Factors Associated With Decreased Risk
Increasing parity and lactation
Decreased risk of endometrial cancer is associated with parity and lactation, perhaps by inhibiting ovulation. A case-control study conducted in Mexico City, among low-risk women, indicates a 58% to 72% reduction in risk of endometrial cancer associated with increasing duration of lactation. A significant trend was seen for duration of lactation and for the number of children breastfed. A population-based case-control study, comparing Wisconsin women who breastfed for at least 2 weeks versus those who did not, was negative (OR = 0.90; 95% CI, 0.72–1.13). Increasing duration of lactation was not associated with a decrease in disease risk, but breastfeeding within the past three decades was associated with reduced risk (OR = 0.58; 95% CI, 0.36–0.96), as was the first breastfeeding after age 30 years (95% CI, 0.28–0.90). The European Prospective Investigation into Cancer and Nutrition observed a decreased risk associated with parity compared with nulliparous women (hazard ratio = 0.65; 95% CI, 0.54–0.77) with a trend of decreasing risk with increasing number of full-term pregnancies (P < .0001). While breastfeeding for more than 18 months was associated with a decreased risk, the association attenuated and was no longer statistically significant after adjusting for the numbers of full-term pregnancies.

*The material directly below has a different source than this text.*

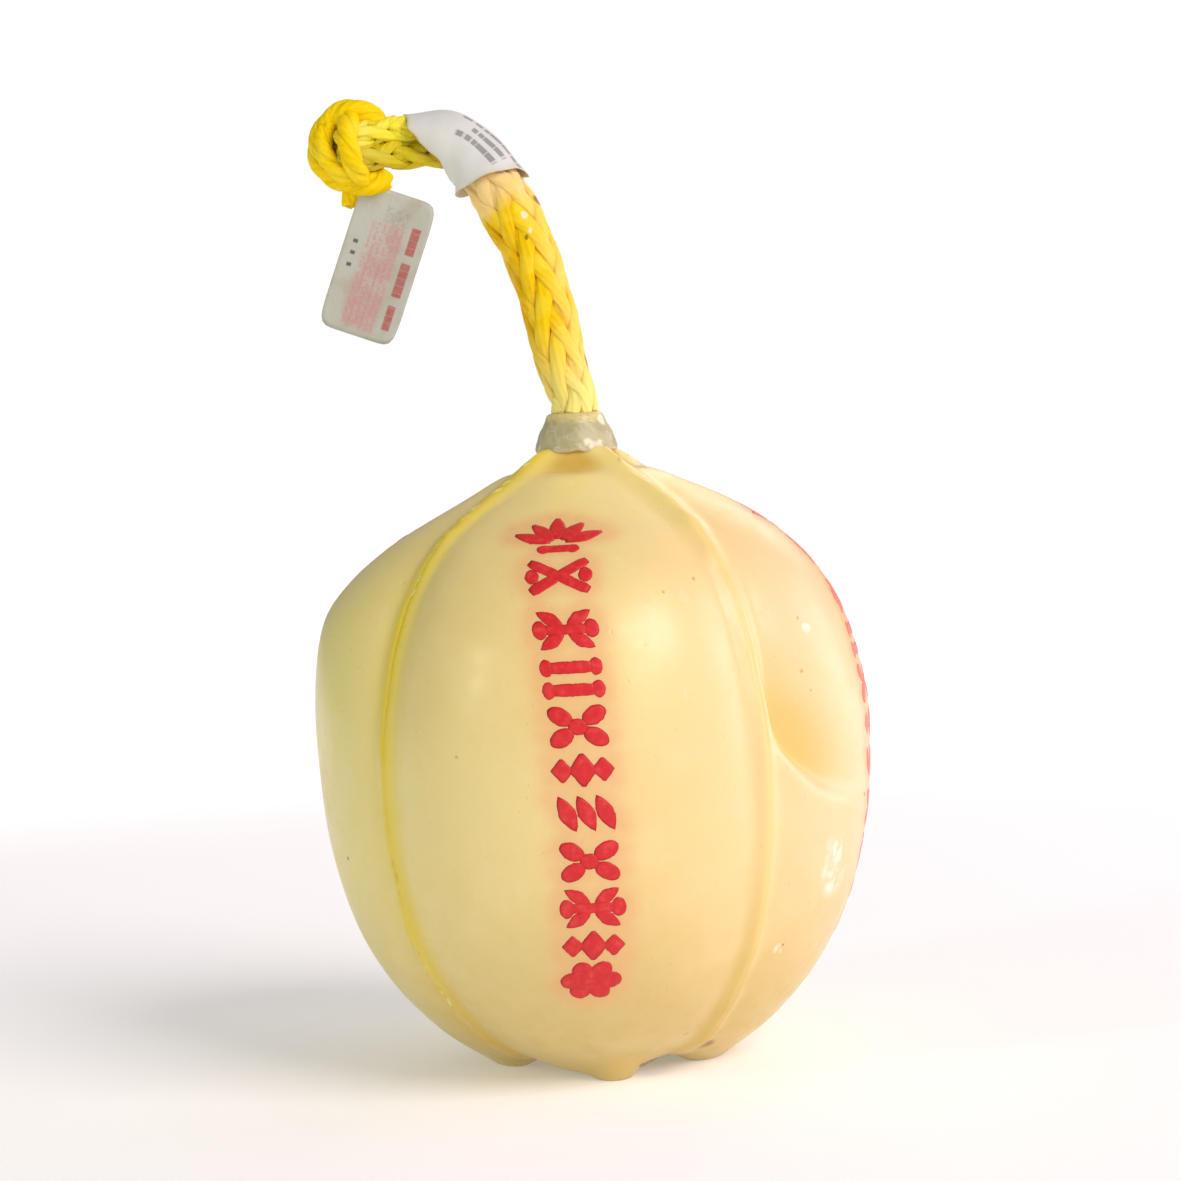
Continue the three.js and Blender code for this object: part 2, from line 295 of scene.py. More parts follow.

Factors Associated With Increased Risk
Reproductive factors resulting in increased duration of exposure to endogenous estrogen, such as early menarche, nulliparity, and late menopause, are associated with an increased risk of endometrial cancer. Other factors associated with increased risk, such as obesity and polycystic ovary syndrome, may also be related to increased estrogen exposure.
The first prospective investigation of endogenous estrogens and the risk of endometrial cancer was a case-control study nested within the New York University Women's Health Study. Results suggest an increased risk of endometrial cancer associated with postmenopausal levels of endogenous hormones including estradiol, percent-free estradiol, and estrone. Conversely, risk was decreased with higher levels of percent sex hormone-binding globulin (SHBG)-bound estradiol and SHBG. Analyses conducted prior to adjustment for hormone levels indicated a positive association with body mass index (BMI). After adjustment for estrone level, the positive association of BMI with risk of endometrial cancer was attenuated, suggesting that hormone levels may be an intermediate effect of body weight.